* [WRITTEN REQUEST]:
Print the data exactly as it is given, please.

* [GIVEN INFORMATION]:
※ ※ ※
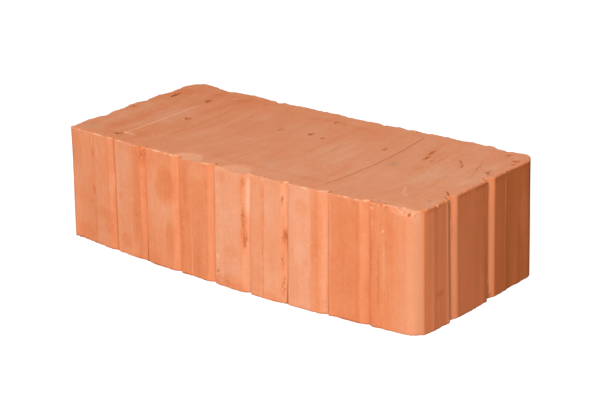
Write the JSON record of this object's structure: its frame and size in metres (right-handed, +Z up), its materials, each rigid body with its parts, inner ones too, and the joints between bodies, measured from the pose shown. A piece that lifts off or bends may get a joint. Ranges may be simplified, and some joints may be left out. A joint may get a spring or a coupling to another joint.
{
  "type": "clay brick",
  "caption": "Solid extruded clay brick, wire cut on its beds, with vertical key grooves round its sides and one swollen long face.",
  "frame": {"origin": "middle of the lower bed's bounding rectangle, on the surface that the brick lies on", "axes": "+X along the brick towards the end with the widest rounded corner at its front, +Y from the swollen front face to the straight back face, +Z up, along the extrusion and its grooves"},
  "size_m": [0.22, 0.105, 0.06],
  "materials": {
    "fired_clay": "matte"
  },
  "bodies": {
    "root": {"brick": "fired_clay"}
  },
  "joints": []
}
※ ※ ※
* [RESULT OF THIS EXERCISE]:
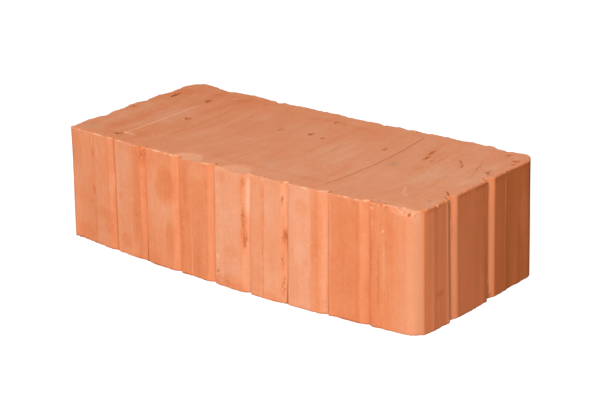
Write the JSON record of this object's structure: its frame and size in metres (right-handed, +Z up), its materials, each rigid body with its parts, inner ones too, and the joints between bodies, measured from the pose shown. A piece that lifts off or bends may get a joint. Ranges may be simplified, and some joints may be left out. A joint may get a spring or a coupling to another joint.
{
  "type": "clay brick",
  "caption": "Solid extruded clay brick, wire cut on its beds, with vertical key grooves round its sides and one swollen long face.",
  "frame": {"origin": "middle of the lower bed's bounding rectangle, on the surface that the brick lies on", "axes": "+X along the brick towards the end with the widest rounded corner at its front, +Y from the swollen front face to the straight back face, +Z up, along the extrusion and its grooves"},
  "size_m": [0.22, 0.105, 0.06],
  "materials": {
    "fired_clay": "matte"
  },
  "bodies": {
    "root": {"brick": "fired_clay"}
  },
  "joints": []
}